'Carol' and How Identity Is Bound Up With Relationship | Sojourners

'Carol' and How Identity Is Bound Up With Relationship

Image via 'Carol'/Facebook

In a recent essay for Christianity Today, “Why Pop Culture is Obsessed with Identity,” film critic Alissa Wilkinson notes that despite the American tendency to value individuality and independence, it’s only through community that we truly understand ourselves. “We were made to know our true selves in relationships,” Wilkinson writes, going on to quote Catholic philosopher Charles Taylor: “No one acquires the languages needed for self-definition on their own. We are introduced to them through exchanges with others who matter to us.”

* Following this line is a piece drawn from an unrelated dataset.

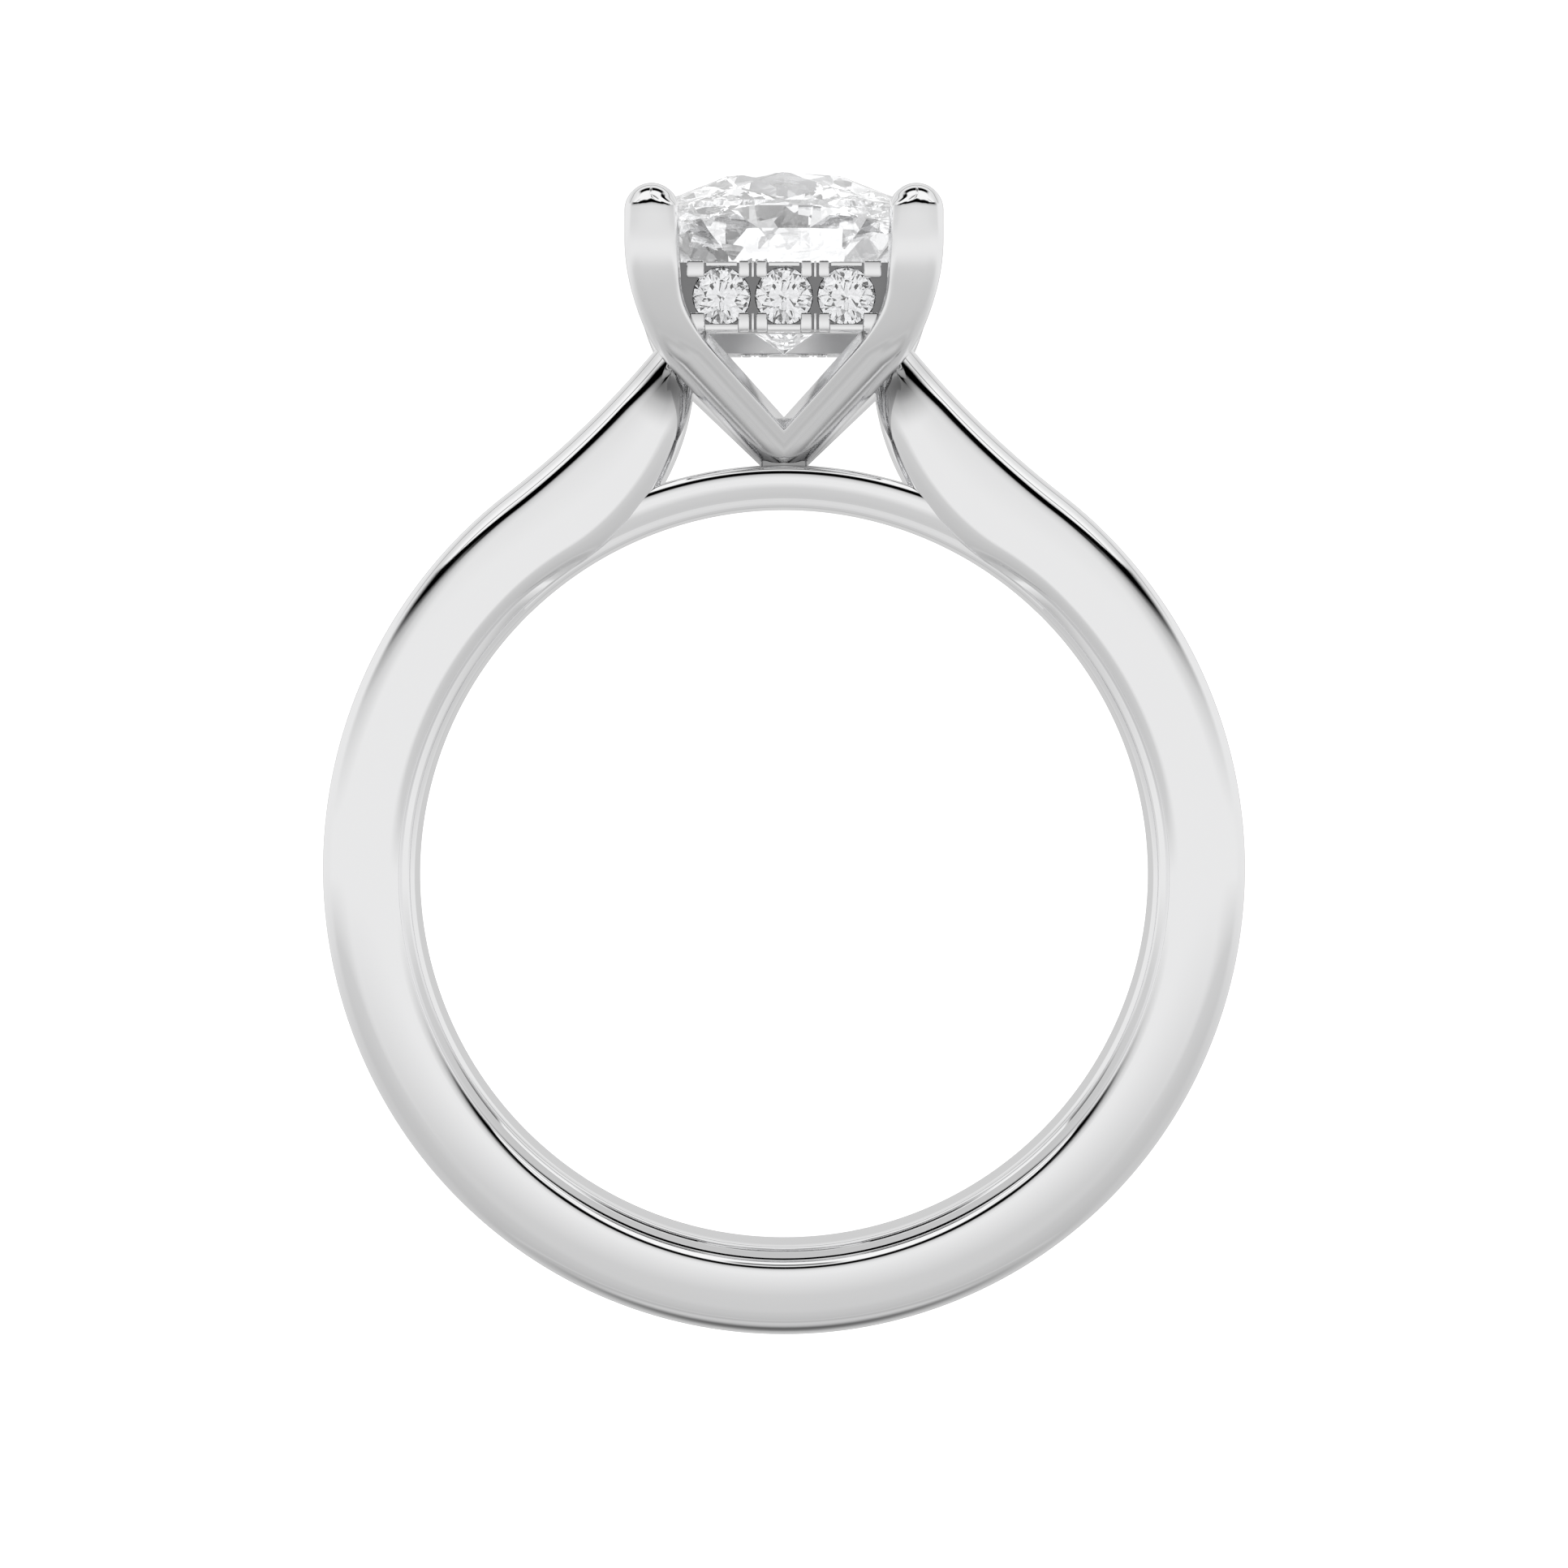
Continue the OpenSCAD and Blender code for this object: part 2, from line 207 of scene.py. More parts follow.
def step(tree, value, low, high, to_low=0.0, to_high=1.0):
    """A soft step from one level to another."""
    node = tree.nodes.new("ShaderNodeMapRange")
    node.interpolation_type = "SMOOTHSTEP"
    tree.links.new(value, node.inputs["Value"])
    node.inputs["From Min"].default_value = low
    node.inputs["From Max"].default_value = high
    node.inputs["To Min"].default_value = to_low
    node.inputs["To Max"].default_value = to_high
    return node.outputs["Result"]


def map_range(tree, value, low, high, to_low, to_high):
    """A straight line from one range to another."""
    node = tree.nodes.new("ShaderNodeMapRange")
    tree.links.new(value, node.inputs["Value"])
    for name, level in (("From Min", low), ("From Max", high), ("To Min", to_low), ("To Max", to_high)):
        node.inputs[name].default_value = level
    return node.outputs["Result"]


def noise(tree, coord, scale, detail):
    """Soft noise at the given number of waves to the metre."""
    node = tree.nodes.new("ShaderNodeTexNoise")
    node.inputs["Scale"].default_value = scale
    node.inputs["Detail"].default_value = detail
    tree.links.new(coord, node.inputs["Vector"])
    return node.outputs["Fac"]


def node_material(name):
    """A node material with its tree and its shader."""
    mat = bpy.data.materials.new(name)
    mat.use_nodes = True
    return mat, mat.node_tree, mat.node_tree.nodes["Principled BSDF"]


def place(tree, coord):
    """Distance from the middle plane and height above the finger hole's centre, in millimetres."""
    aside, height = [calc(tree, "DIVIDE", dot(tree, coord, axis), MM) for axis in ((1, 0, 0), UP)]
    return calc(tree, "ABSOLUTE", aside), calc(tree, "SUBTRACT", height, lay((0, 0, 0)).dot(UP) / MM)


def soft_spot(tree, aside, height, middle, radius, depth):
    """A level that falls softly to a lower one round a place."""
    core = 0.1 * radius
    away = calc(tree, "SUBTRACT", aside, middle[0])
    over = calc(tree, "SUBTRACT", height, middle[1])
    squares = calc(tree, "ADD", calc(tree, "MULTIPLY", away, away), calc(tree, "MULTIPLY", over, over))
    return step(tree, calc(tree, "SQRT", squares), core, radius, depth, 1.0)


def shoulder_painted_shade(tree, aside, height):
    """Painted shade: the shoulders' colour is darkened where they run in under the head, standing in for
    the shade and dark reflections there.
    """
    wide = soft_spot(tree, aside, height, middle=(2.45, 10.95), radius=1.05, depth=0.45)
    dark = soft_spot(tree, aside, height, middle=(2.62, 10.98), radius=0.45, depth=0.5)
    return calc(tree, "MULTIPLY", wide, dark)


def foot_painted_shade(tree, aside, height):
    """Painted shade: the legs' colour is darkened where they meet on the foot."""
    slope, dark_below, light_above, darkest = 0.4, 9.2, 9.62, 0.4
    level = calc(tree, "SUBTRACT", height, calc(tree, "MULTIPLY", aside, slope))
    return step(tree, level, dark_below, light_above, darkest, 1.0)


def tip_polish(tree, height):
    """The prong tips are polished brighter than the legs."""
    tip_share = 0.25
    return step(tree, height, TIP_Z - 0.7, TIP_Z - 0.1, 1.0, tip_share)


def polished_metal(name, colour, rough_low, rough_high, shade=None, polish=None):
    """Polished white metal: faint polishing haze in patches, and the finest waviness; any shade given is
    painted into its colour.
    """
    haze_scale, haze_detail, wave_scale, wave_detail = 900, 3, 450, 1
    mat, tree, shader = node_material(name)
    shader.inputs["Base Color"].default_value = (*colour, 1)
    shader.inputs["Metallic"].default_value = 1
    coord = tree.nodes.new("ShaderNodeTexCoord").outputs["Object"]
    # Painted shade: the base colour is scaled down wherever the shade function falls below one
    if shade:
        aside, height = place(tree, coord)
        tint = vector_calc(tree, "SCALE", colour, shade(tree, aside, height))
        tree.links.new(tint, shader.inputs["Base Color"])
    haze = noise(tree, coord, haze_scale, haze_detail)
    rough = map_range(tree, haze, 0.35, 0.65, rough_low, rough_high)
    if polish:
        rough = calc(tree, "MULTIPLY", rough, polish(tree, height))
    tree.links.new(rough, shader.inputs["Roughness"])
    relief = tree.nodes.new("ShaderNodeBump")
    relief.inputs["Strength"].default_value = 0.02
    relief.inputs["Distance"].default_value = 0.002 * MM
    tree.links.new(noise(tree, coord, wave_scale, wave_detail), relief.inputs["Height"])
    tree.links.new(relief.outputs["Normal"], shader.inputs["Normal"])
    return mat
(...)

Among the list of films and TV shows this year dedicated to identity — racial, cultural, economic, spiritual, and sexual — we can add Todd Haynes’ beautiful Carol. The film, set in 1950s New York, is an exercise in intimately detailed, personal storytelling. It’s a story of love thwarted by circumstance, in which two women learn important truths about themselves through their relationship to each other, and how that relationship impacts the other people in their lives.

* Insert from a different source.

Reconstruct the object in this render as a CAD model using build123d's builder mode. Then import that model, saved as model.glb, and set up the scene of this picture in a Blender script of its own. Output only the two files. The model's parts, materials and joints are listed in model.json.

Therese Belivet (Rooney Mara) first encounters Carol Aird (Cate Blanchett) at a department store. Therese is a shopgirl. Carol is a wealthy, soon-to-be divorced socialite who solicits her advice on a gift for her young daughter. Therese is blank, inexperienced in life and unsure of what she wants. Carol’s privileged life and unfulfilling marriage have made her used to getting what she wants, and unaware of the impacts her behavior has on others.

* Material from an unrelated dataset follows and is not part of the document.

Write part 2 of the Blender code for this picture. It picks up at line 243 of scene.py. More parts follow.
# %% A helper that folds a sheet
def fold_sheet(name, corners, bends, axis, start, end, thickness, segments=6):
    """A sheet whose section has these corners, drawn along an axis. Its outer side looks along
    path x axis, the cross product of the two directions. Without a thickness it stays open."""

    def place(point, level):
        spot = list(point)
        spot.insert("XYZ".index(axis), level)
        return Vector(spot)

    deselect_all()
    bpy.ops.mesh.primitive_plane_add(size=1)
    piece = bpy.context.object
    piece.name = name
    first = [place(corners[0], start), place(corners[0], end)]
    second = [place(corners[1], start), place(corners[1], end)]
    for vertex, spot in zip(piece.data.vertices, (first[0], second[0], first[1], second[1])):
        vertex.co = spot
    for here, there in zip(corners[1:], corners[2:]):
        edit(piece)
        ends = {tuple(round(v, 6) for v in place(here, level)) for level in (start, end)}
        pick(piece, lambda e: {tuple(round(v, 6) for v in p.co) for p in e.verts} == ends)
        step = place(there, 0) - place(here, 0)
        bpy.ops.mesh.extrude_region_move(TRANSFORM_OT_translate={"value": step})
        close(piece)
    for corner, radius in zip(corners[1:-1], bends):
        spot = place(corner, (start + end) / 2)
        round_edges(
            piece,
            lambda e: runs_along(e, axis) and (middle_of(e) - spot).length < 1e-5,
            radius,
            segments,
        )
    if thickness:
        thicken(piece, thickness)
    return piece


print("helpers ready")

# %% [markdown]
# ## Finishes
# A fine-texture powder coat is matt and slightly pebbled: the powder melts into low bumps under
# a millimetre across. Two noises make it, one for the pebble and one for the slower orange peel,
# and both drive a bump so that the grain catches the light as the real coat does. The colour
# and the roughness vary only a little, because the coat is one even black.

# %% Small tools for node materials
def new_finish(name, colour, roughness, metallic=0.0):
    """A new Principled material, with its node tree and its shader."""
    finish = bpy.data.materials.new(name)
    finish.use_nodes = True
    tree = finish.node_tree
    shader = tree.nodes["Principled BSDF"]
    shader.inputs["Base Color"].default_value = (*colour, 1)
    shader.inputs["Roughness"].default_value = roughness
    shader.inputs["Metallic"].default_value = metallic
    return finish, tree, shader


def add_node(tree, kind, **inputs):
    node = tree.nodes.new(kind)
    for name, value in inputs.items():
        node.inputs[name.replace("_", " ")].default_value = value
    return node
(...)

When they first meet, both women still have much growing to do.

But the women are drawn to each other — Carol to Therese’s otherworldly quality, and Therese to Carol’s confidence. Their romantic relationship is threatened by Carol’s possessive, jealous ex-husband-to-be (Kyle Chandler), who believes his wife’s lifestyle is immoral.

Through this conflict, Therese and Carol realize what they mean to each other. They learn to consider the emotional needs of others, and how to direct their own lives, instead of simply allowing other people (particularly men) to determine what happens to them. By the end of the film, neither woman’s journey is complete, but each has made important strides.

Director Haynes and writer Phyllis Nagy (working from Patricia Highsmith’s novel The Price of Salt) understand that cinema, just like all forms of storytelling, is a window into someone else’s personal life. They tell the story of Therese and Carol’s relationship in such exquisitely realized detail, down even to the smallest carpet-fiber, that you almost feel as if you’re there yourself. When the world the characters inhabit feels so real, their experiences and emotions feel real, too — helped in large part by perfectly-pitched performances by Blanchett and Mara.

Though much of Carol highlights the sexism and rigid social expectations of the time, it’s not a preachy film. It’s dramatic, certainly, but on a small scale, not a large scale. Carol is a film about a lesbian relationship, but the emphasis here is on the importance of relationships of all kinds — not just romantic — in informing identity. The film reminds us that those we choose to care for, and how we care for them, shapes how we understand the world, and the role God has for each of us in it.